╔══

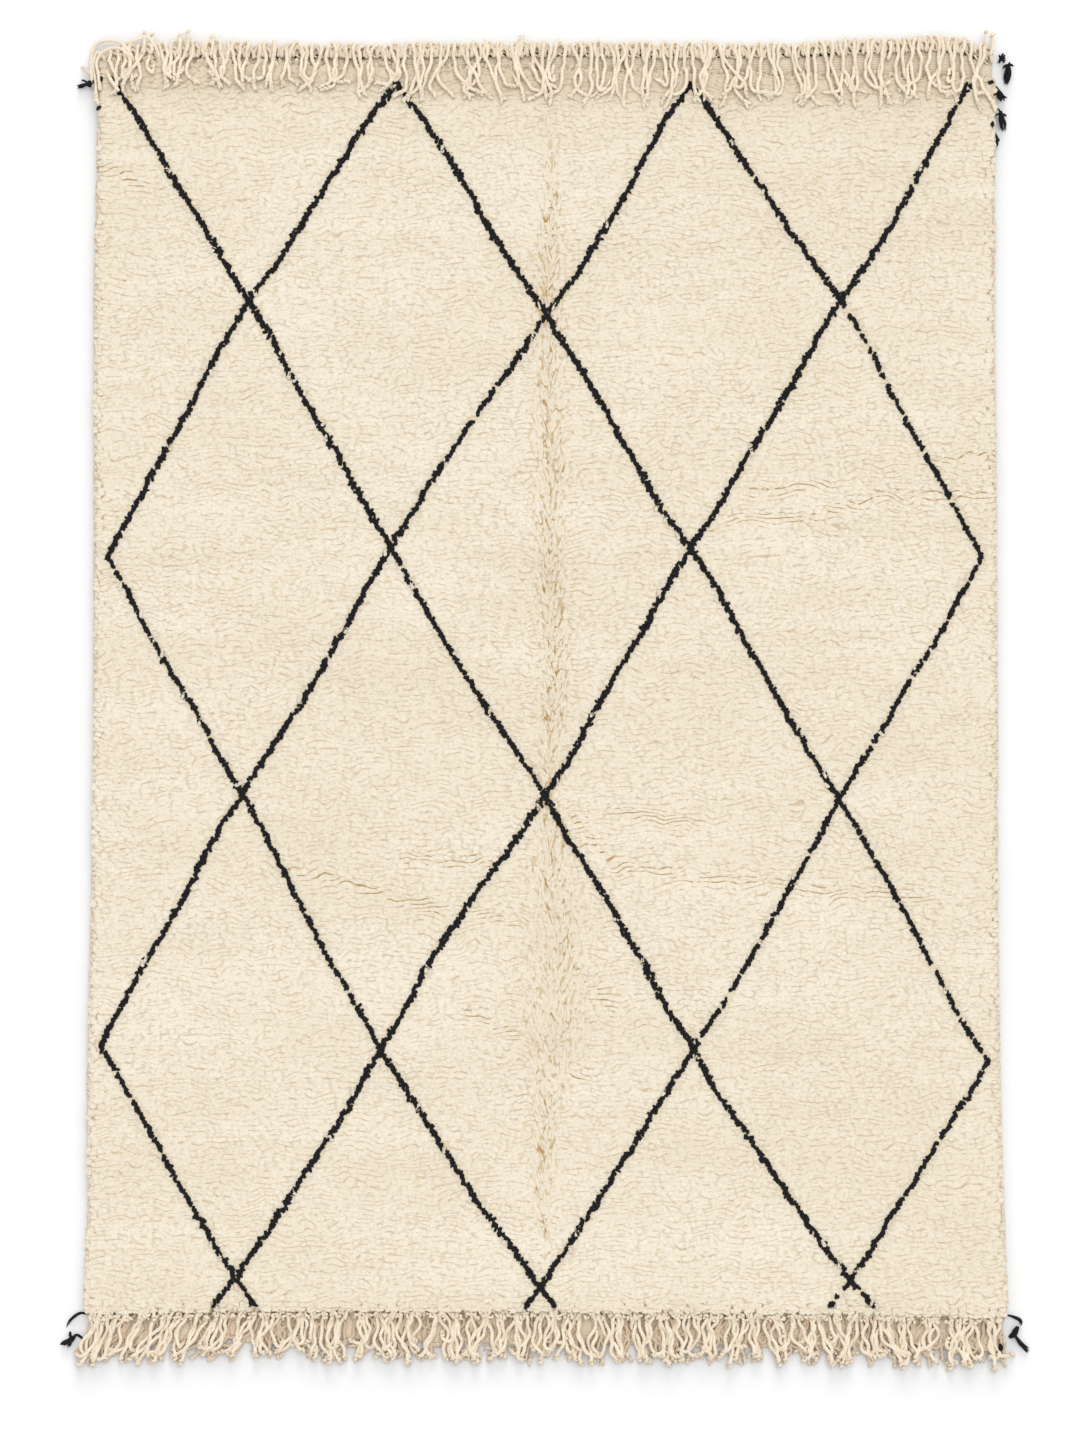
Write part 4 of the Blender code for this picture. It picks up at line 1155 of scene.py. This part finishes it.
selvedge_paths = yarn_bundle(
    chance, 8, 12, 0.6, ((-850, 1180, 8), (-858, 1186, 8), (-868, 1193, 6), (-880, 1199, 4))
)
selvedge_radii = YARN * YARN_TAPER * np.ones((len(selvedge_paths), 1))
selvedge_points, selvedge_faces = strand_mesh(selvedge_paths, selvedge_radii, 4)
selvedge_end = add_piece(
    "selvedge_end_yarns", selvedge_points, selvedge_faces, cord_wool, "warp_yarn", "selvedge_end_left",
    tone=np.full(len(selvedge_points), 0.9),
)

# ----------------------------------------------------------
# Stage: a plain white floor, a broad soft light from the head end and a camera straight above.

PIXEL = 0.00189  # metres on the floor for one pixel of a 1088 x 1445 frame
VIEW_CENTRE = (-0.0028, -0.0397)
LENS, SENSOR = 80.0, 36.0
CAMERA_HEIGHT = LENS / SENSOR * 1445 * PIXEL
FLOOR_HALF, FLOOR_HEIGHT = 9, -0.0002  # just clear of the rug's underside

floor_mesh = bpy.data.meshes.new("floor")
corner_signs = ((-1, -1), (1, -1), (1, 1), (-1, 1))
floor_corners = [(x * FLOOR_HALF, y * FLOOR_HALF, FLOOR_HEIGHT) for x, y in corner_signs]
floor_mesh.from_pydata(floor_corners, [], [(0, 1, 2, 3)])
floor = bpy.data.objects.new("floor", floor_mesh)
bpy.context.scene.collection.objects.link(floor)
floor_paint = bpy.data.materials.new("white_floor_paint")
floor_paint.use_nodes = True
floor_shader = floor_paint.node_tree.nodes["Principled BSDF"]
floor_shader.inputs["Base Color"].default_value = linear("#DBDBDB")
floor_shader.inputs["Roughness"].default_value = 0.8
floor_shader.inputs["Specular IOR Level"].default_value = 0.15
floor_mesh.materials.append(floor_paint)

world = bpy.data.worlds.new("studio")
world.use_nodes = True
world.node_tree.nodes["Background"].inputs["Color"].default_value = (1.0, 1.0, 1.0, 1.0)
world.node_tree.nodes["Background"].inputs["Strength"].default_value = 0.95
bpy.context.scene.world = world


def window(name, energy, degrees, aim):
    """A sun lamp as wide as a window that fills so many degrees of the view, shining toward aim."""
    lamp_data = bpy.data.lights.new(name, "SUN")
    lamp_data.energy = energy
    lamp_data.angle = math.radians(degrees)
    lamp = bpy.data.objects.new(name, lamp_data)
    lamp.rotation_euler = Vector(aim).to_track_quat("-Z", "Y").to_euler()
    bpy.context.scene.collection.objects.link(lamp)
    return lamp


window("window_light", 1.05, 50, (-0.25, -0.80, -1.05))
# A far window behind the head end, low enough to draw a long faint shadow on the floor at the foot. It
# is kept off the rug itself, which the photograph lights softly.
low_lamp = window("far_window", 5.0, 38, (-0.03, -1.0, -0.14))
floor_only = bpy.data.collections.new("floor_only")
floor_only.objects.link(floor)
low_lamp.light_linking.receiver_collection = floor_only

camera = bpy.data.cameras.new("camera")
camera.lens = LENS
camera.sensor_width = SENSOR
camera_object = bpy.data.objects.new("camera", camera)
camera_object.location = (*VIEW_CENTRE, CAMERA_HEIGHT)
bpy.context.scene.collection.objects.link(camera_object)
bpy.context.scene.camera = camera_object
bpy.context.scene.view_settings.view_transform = "Standard"
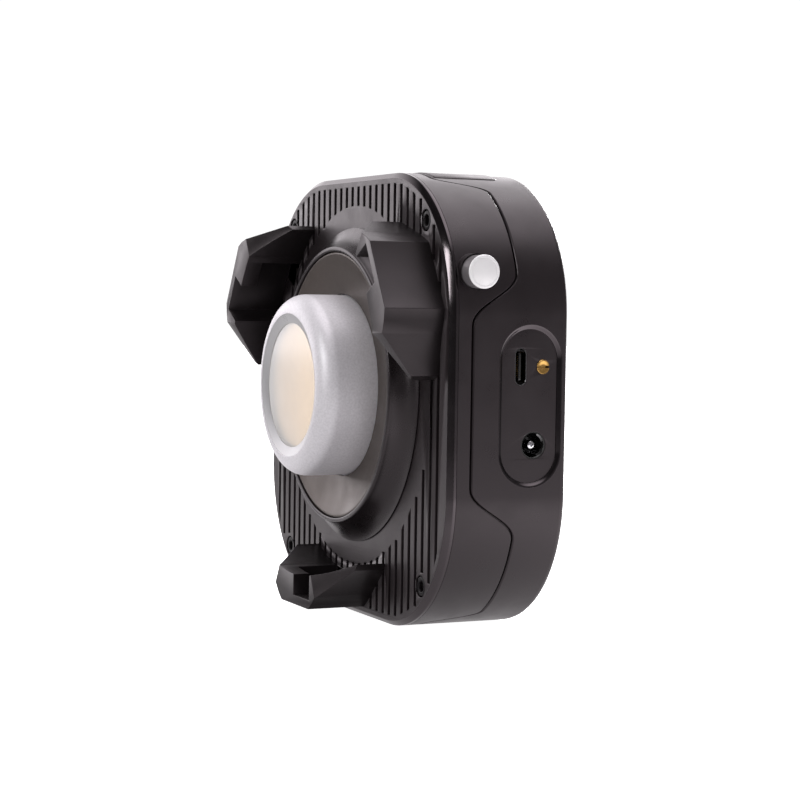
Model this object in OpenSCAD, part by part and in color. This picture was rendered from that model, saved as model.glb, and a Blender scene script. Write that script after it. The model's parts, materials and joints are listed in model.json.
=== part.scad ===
// Compact COB studio light with a pop-up three-claw modifier mount.
// Origin: on the optical axis, in the plane of the front plate's face.
// The light shines towards -Y, +Z is up, and the ports are on the +X side.

/* [Body] */
// Width of the body
body_w = 113; // [110:1:120]
// Height of the body
body_h = 111.8; // [110:0.2:118]
// Depth from the front plate's face to the back
body_d = 31; // [31:0.5:36]
// Corner radius of the body outline
corner_r = 34.5; // [32:0.5:36]
// Height of the body's centre relative to the optical axis
centre_z = -2.7; // [-3:0.1:-2.4]
// Wall thickness of the casing
wall = 2.2; // [2:0.1:2.4]
// Width of the polished bevel around the front plate
bevel = 1.3; // [1:0.1:2]

/* [Front plate] */
// Thickness of the front plate
plate_t = 2; // [2:0.1:2.4]
// Distance from one slot to the next
slot_pitch = 3.71; // [3.5:0.01:4]
// Width of one slot
slot_w = 1.7; // [1.4:0.1:1.9]
// Outer radius of the smooth flange
flange_r = 44.5; // [44:0.1:45]

/* [Lamp] */
// Outer radius of the silver lamp collar
lamp_r = 23; // [22.5:0.1:23.1]
// How far the lamp collar stands in front of the plate
lamp_h = 18.1; // [17:0.1:19]
// Radius of the lit opening
window_r = 15.7; // [15:0.1:16]

/* [Claws] */
// How far the claws stand in front of the plate
claw_h = 15.4; // [15:0.1:15.6]
// Radius of the claws' inner faces
claw_r = 48.4; // [48.2:0.1:48.6]
// Distance of the claws' outer faces from the optical axis
claw_out = 56; // [55.8:0.1:56.2]

/* [Release button] */
// Radius of the button
button_r = 3.96; // [3.5:0.01:4]
// How far the button stands out of the side
button_h = 4.2; // [4:0.1:5]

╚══

(What you should do)
Output all of the material, please, exactly as it stands.

(Problem solution)
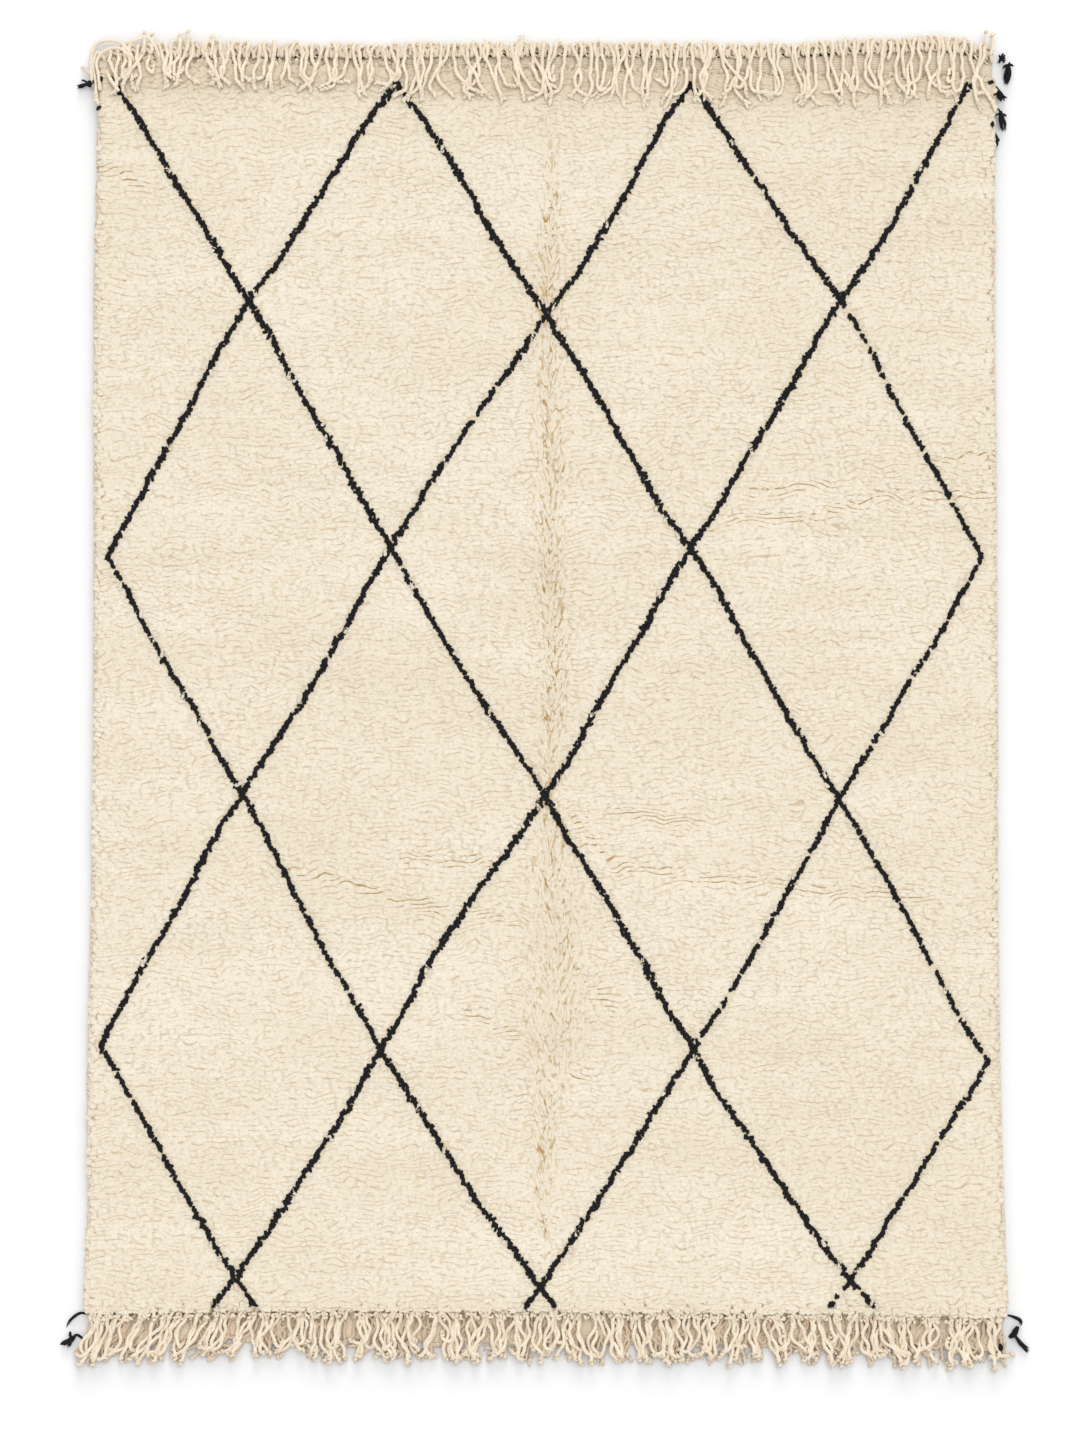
Write part 4 of the Blender code for this picture. It picks up at line 1155 of scene.py. This part finishes it.
selvedge_paths = yarn_bundle(
    chance, 8, 12, 0.6, ((-850, 1180, 8), (-858, 1186, 8), (-868, 1193, 6), (-880, 1199, 4))
)
selvedge_radii = YARN * YARN_TAPER * np.ones((len(selvedge_paths), 1))
selvedge_points, selvedge_faces = strand_mesh(selvedge_paths, selvedge_radii, 4)
selvedge_end = add_piece(
    "selvedge_end_yarns", selvedge_points, selvedge_faces, cord_wool, "warp_yarn", "selvedge_end_left",
    tone=np.full(len(selvedge_points), 0.9),
)

# ----------------------------------------------------------
# Stage: a plain white floor, a broad soft light from the head end and a camera straight above.

PIXEL = 0.00189  # metres on the floor for one pixel of a 1088 x 1445 frame
VIEW_CENTRE = (-0.0028, -0.0397)
LENS, SENSOR = 80.0, 36.0
CAMERA_HEIGHT = LENS / SENSOR * 1445 * PIXEL
FLOOR_HALF, FLOOR_HEIGHT = 9, -0.0002  # just clear of the rug's underside

floor_mesh = bpy.data.meshes.new("floor")
corner_signs = ((-1, -1), (1, -1), (1, 1), (-1, 1))
floor_corners = [(x * FLOOR_HALF, y * FLOOR_HALF, FLOOR_HEIGHT) for x, y in corner_signs]
floor_mesh.from_pydata(floor_corners, [], [(0, 1, 2, 3)])
floor = bpy.data.objects.new("floor", floor_mesh)
bpy.context.scene.collection.objects.link(floor)
floor_paint = bpy.data.materials.new("white_floor_paint")
floor_paint.use_nodes = True
floor_shader = floor_paint.node_tree.nodes["Principled BSDF"]
floor_shader.inputs["Base Color"].default_value = linear("#DBDBDB")
floor_shader.inputs["Roughness"].default_value = 0.8
floor_shader.inputs["Specular IOR Level"].default_value = 0.15
floor_mesh.materials.append(floor_paint)

world = bpy.data.worlds.new("studio")
world.use_nodes = True
world.node_tree.nodes["Background"].inputs["Color"].default_value = (1.0, 1.0, 1.0, 1.0)
world.node_tree.nodes["Background"].inputs["Strength"].default_value = 0.95
bpy.context.scene.world = world


def window(name, energy, degrees, aim):
    """A sun lamp as wide as a window that fills so many degrees of the view, shining toward aim."""
    lamp_data = bpy.data.lights.new(name, "SUN")
    lamp_data.energy = energy
    lamp_data.angle = math.radians(degrees)
    lamp = bpy.data.objects.new(name, lamp_data)
    lamp.rotation_euler = Vector(aim).to_track_quat("-Z", "Y").to_euler()
    bpy.context.scene.collection.objects.link(lamp)
    return lamp


window("window_light", 1.05, 50, (-0.25, -0.80, -1.05))
# A far window behind the head end, low enough to draw a long faint shadow on the floor at the foot. It
# is kept off the rug itself, which the photograph lights softly.
low_lamp = window("far_window", 5.0, 38, (-0.03, -1.0, -0.14))
floor_only = bpy.data.collections.new("floor_only")
floor_only.objects.link(floor)
low_lamp.light_linking.receiver_collection = floor_only

camera = bpy.data.cameras.new("camera")
camera.lens = LENS
camera.sensor_width = SENSOR
camera_object = bpy.data.objects.new("camera", camera)
camera_object.location = (*VIEW_CENTRE, CAMERA_HEIGHT)
bpy.context.scene.collection.objects.link(camera_object)
bpy.context.scene.camera = camera_object
bpy.context.scene.view_settings.view_transform = "Standard"
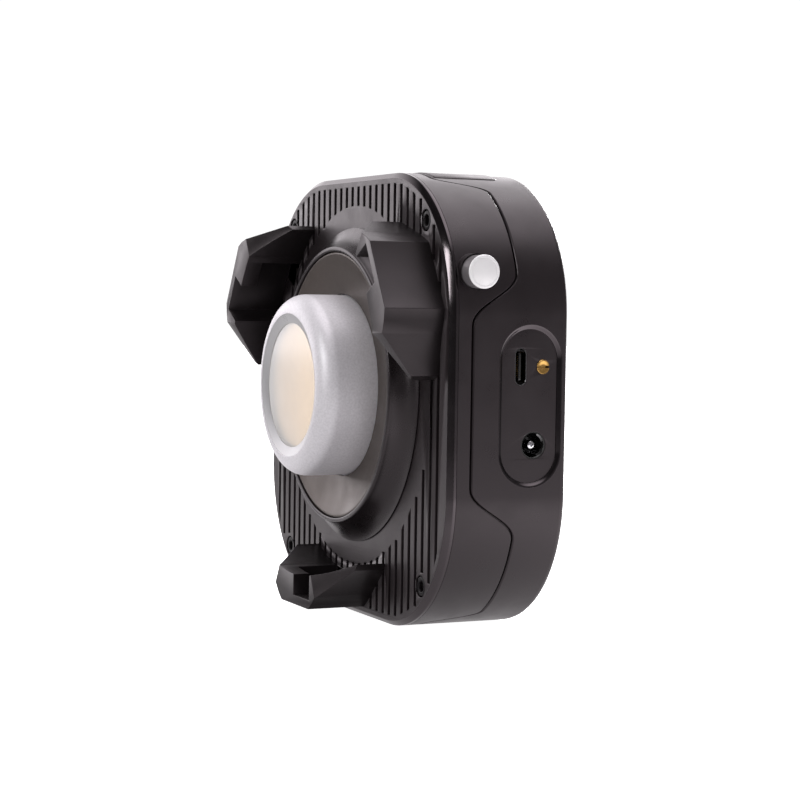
Model this object in OpenSCAD, part by part and in color. This picture was rendered from that model, saved as model.glb, and a Blender scene script. Write that script after it. The model's parts, materials and joints are listed in model.json.
=== part.scad ===
// Compact COB studio light with a pop-up three-claw modifier mount.
// Origin: on the optical axis, in the plane of the front plate's face.
// The light shines towards -Y, +Z is up, and the ports are on the +X side.

/* [Body] */
// Width of the body
body_w = 113; // [110:1:120]
// Height of the body
body_h = 111.8; // [110:0.2:118]
// Depth from the front plate's face to the back
body_d = 31; // [31:0.5:36]
// Corner radius of the body outline
corner_r = 34.5; // [32:0.5:36]
// Height of the body's centre relative to the optical axis
centre_z = -2.7; // [-3:0.1:-2.4]
// Wall thickness of the casing
wall = 2.2; // [2:0.1:2.4]
// Width of the polished bevel around the front plate
bevel = 1.3; // [1:0.1:2]

/* [Front plate] */
// Thickness of the front plate
plate_t = 2; // [2:0.1:2.4]
// Distance from one slot to the next
slot_pitch = 3.71; // [3.5:0.01:4]
// Width of one slot
slot_w = 1.7; // [1.4:0.1:1.9]
// Outer radius of the smooth flange
flange_r = 44.5; // [44:0.1:45]

/* [Lamp] */
// Outer radius of the silver lamp collar
lamp_r = 23; // [22.5:0.1:23.1]
// How far the lamp collar stands in front of the plate
lamp_h = 18.1; // [17:0.1:19]
// Radius of the lit opening
window_r = 15.7; // [15:0.1:16]

/* [Claws] */
// How far the claws stand in front of the plate
claw_h = 15.4; // [15:0.1:15.6]
// Radius of the claws' inner faces
claw_r = 48.4; // [48.2:0.1:48.6]
// Distance of the claws' outer faces from the optical axis
claw_out = 56; // [55.8:0.1:56.2]

/* [Release button] */
// Radius of the button
button_r = 3.96; // [3.5:0.01:4]
// How far the button stands out of the side
button_h = 4.2; // [4:0.1:5]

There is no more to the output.